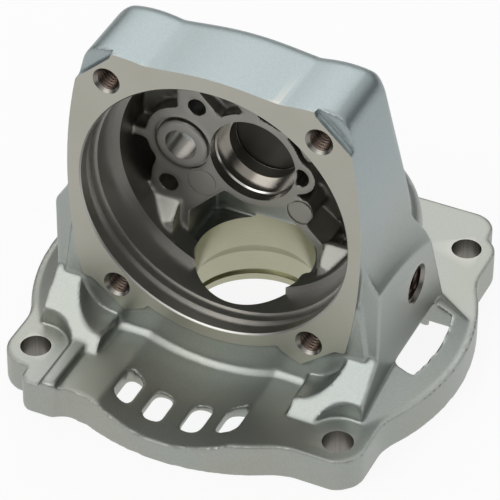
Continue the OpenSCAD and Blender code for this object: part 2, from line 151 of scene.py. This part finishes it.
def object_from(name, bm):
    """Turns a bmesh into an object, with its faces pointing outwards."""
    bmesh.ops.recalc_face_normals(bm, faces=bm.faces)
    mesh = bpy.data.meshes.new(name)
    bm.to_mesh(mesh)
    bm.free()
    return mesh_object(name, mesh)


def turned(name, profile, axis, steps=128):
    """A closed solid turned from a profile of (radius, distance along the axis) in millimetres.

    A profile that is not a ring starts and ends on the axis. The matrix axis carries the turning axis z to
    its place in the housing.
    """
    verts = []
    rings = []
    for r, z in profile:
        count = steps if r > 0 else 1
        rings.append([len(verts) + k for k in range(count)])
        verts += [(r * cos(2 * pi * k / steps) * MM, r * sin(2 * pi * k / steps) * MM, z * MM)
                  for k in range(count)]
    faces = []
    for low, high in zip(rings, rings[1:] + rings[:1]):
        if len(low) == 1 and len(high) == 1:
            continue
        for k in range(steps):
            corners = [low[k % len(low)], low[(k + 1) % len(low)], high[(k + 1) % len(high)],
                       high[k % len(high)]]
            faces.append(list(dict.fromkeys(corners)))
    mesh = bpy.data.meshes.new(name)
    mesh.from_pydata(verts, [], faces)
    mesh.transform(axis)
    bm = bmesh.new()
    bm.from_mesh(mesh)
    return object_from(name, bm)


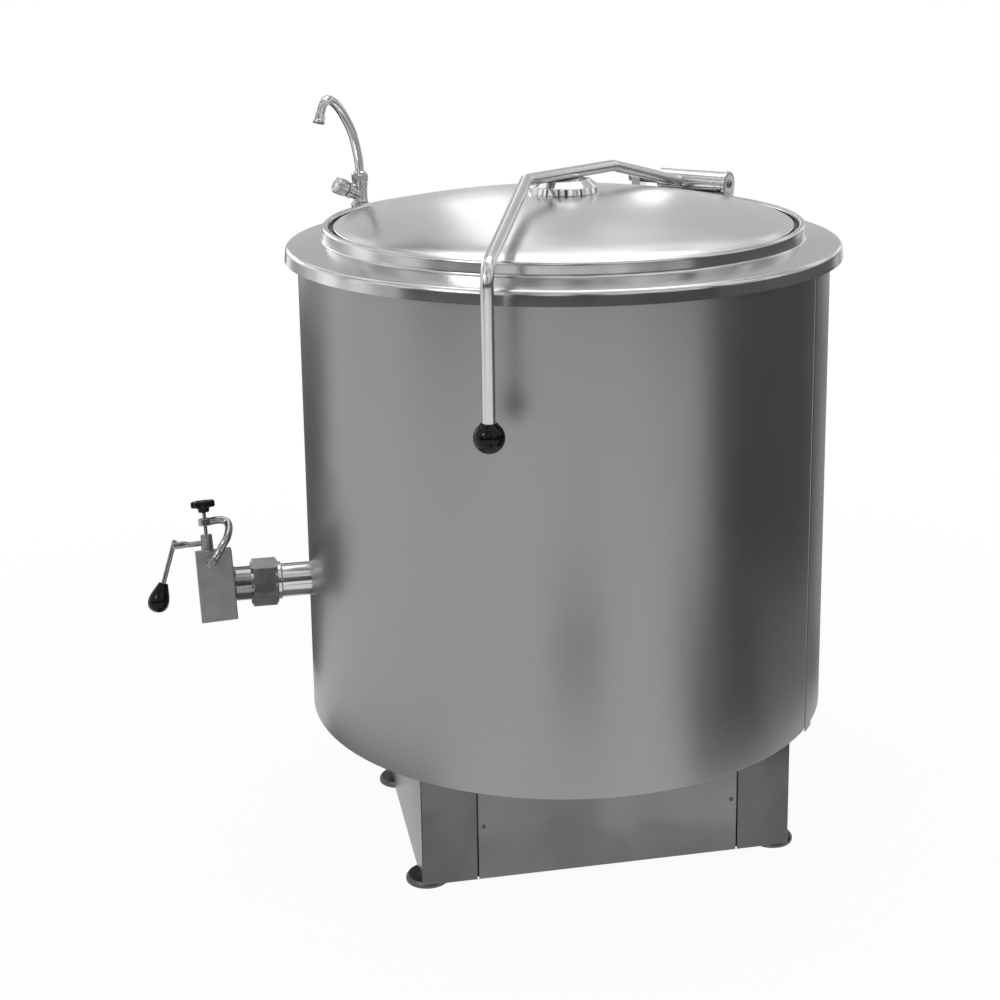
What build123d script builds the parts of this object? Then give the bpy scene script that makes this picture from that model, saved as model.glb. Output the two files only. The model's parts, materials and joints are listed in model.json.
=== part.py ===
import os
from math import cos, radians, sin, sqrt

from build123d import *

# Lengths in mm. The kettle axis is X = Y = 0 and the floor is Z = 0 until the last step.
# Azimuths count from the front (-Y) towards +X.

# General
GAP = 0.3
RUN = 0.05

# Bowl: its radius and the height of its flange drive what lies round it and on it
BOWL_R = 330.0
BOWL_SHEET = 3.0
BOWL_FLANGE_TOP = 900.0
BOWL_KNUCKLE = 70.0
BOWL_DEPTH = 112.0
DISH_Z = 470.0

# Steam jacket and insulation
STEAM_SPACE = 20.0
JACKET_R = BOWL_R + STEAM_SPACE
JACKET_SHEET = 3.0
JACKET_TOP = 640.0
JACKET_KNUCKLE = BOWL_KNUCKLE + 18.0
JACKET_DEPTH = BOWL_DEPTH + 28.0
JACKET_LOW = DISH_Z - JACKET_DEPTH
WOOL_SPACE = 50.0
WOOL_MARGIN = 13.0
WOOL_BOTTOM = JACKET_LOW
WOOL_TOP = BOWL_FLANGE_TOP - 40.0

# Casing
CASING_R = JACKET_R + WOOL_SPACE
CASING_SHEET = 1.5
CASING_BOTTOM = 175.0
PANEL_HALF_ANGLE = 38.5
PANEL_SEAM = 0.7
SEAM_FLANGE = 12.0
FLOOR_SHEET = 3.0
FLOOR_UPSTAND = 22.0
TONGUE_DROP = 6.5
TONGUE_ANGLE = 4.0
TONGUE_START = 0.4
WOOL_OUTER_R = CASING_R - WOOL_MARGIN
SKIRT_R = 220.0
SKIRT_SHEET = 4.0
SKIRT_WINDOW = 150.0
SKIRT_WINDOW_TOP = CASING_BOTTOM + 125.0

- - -

- Problem
Copy out each line of the records that holds the string "this".

- Output of the task
Continue the OpenSCAD and Blender code for this object: part 2, from line 151 of scene.py. This part finishes it.
What build123d script builds the parts of this object? Then give the bpy scene script that makes this picture from that model, saved as model.glb. Output the two files only. The model's parts, materials and joints are listed in model.json.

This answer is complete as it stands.